The Global Pound Conference event was held in Toronto on October 15, 2016, the only Canadian venue.

In 2016 participants with an interest in the legal system are invited to join a world-wide, 15-month-long conversation being convened by the International Mediation Institute. There are currently 40 events planned in 31 countries starting in Singapore in March 2016 and ending in London, U.K. in July, 2017.

Forty years ago modern mediation began after the Roscoe Pound Conference in St Paul, Minnesota in 1976, a historic gathering to discuss ways to address then-current dissatisfaction with the American legal system and to reform the administration and delivery of justice.  The Global Pound Conference is the much-expanded update of that event.

At all Global Pound Conference events core questions are posed and then voted on by participants with the goal of collecting information to develop future initiatives for better access to justice, locally and globally.

In Toronto several panels of local experts responded to the voting results that day on each series of core questions. This was added to the engaging day-long discussion of better, more appropriate dispute resolution for commercial matters and how to get there. 

The Global Pound Conference participants/ stakeholders are categorized and comparisons are made in the responses between the categories. The stakeholder categories are Party/User, Advisor (lawyer, consultant), Adjudicative Provider (arbitrator, judge), Non-Adjudicative Provider (mediator, conciliator), and Influencer (educator, researcher, government).

The Toronto data identified some thought-provoking comparisons.

For example, Parties, Advisors, Adjudicative Providers, and Influencers rated financial outcomes, such as damages as the most important before starting a process in commercial dispute resolution. In contrast only Non-Adjudicative Providers rated financial outcomes slightly lower than and about equal to action-focused outcomes (prevent or require an action from a party). 
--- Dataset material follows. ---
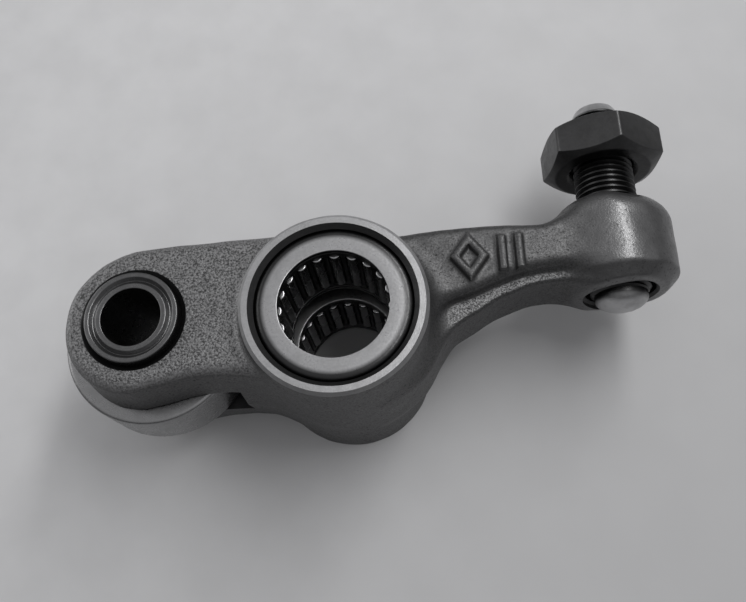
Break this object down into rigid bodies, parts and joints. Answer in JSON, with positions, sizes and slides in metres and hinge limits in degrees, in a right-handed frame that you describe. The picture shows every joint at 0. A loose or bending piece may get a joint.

Another interesting comparison between the stakeholder groups in Toronto was that Parties, Adjudicative and Non-Adjudicative Providers ranked the combination of adjudicative and non-adjudicative processes (such as arbitration or litigation with mediation or conciliation) as the most effective dispute resolution process. In contrast Advisors and Influencers ranked preventative, pre-dispute or pre-escalation processes as most effective.

All stakeholder groups in Toronto ranked Advisors as being most likely to be resistant to change in commercial dispute resolution practice.

Another interesting comparison was the stakeholder group perceptions of the role parties want lawyers to take in the dispute resolution process. Parties said they want lawyers to work collaboratively with them to navigate the process. Advisors, Adjudicative and Non-Adjudicative Providers all said that the parties want lawyers to speak for them or advocate on their behalf. 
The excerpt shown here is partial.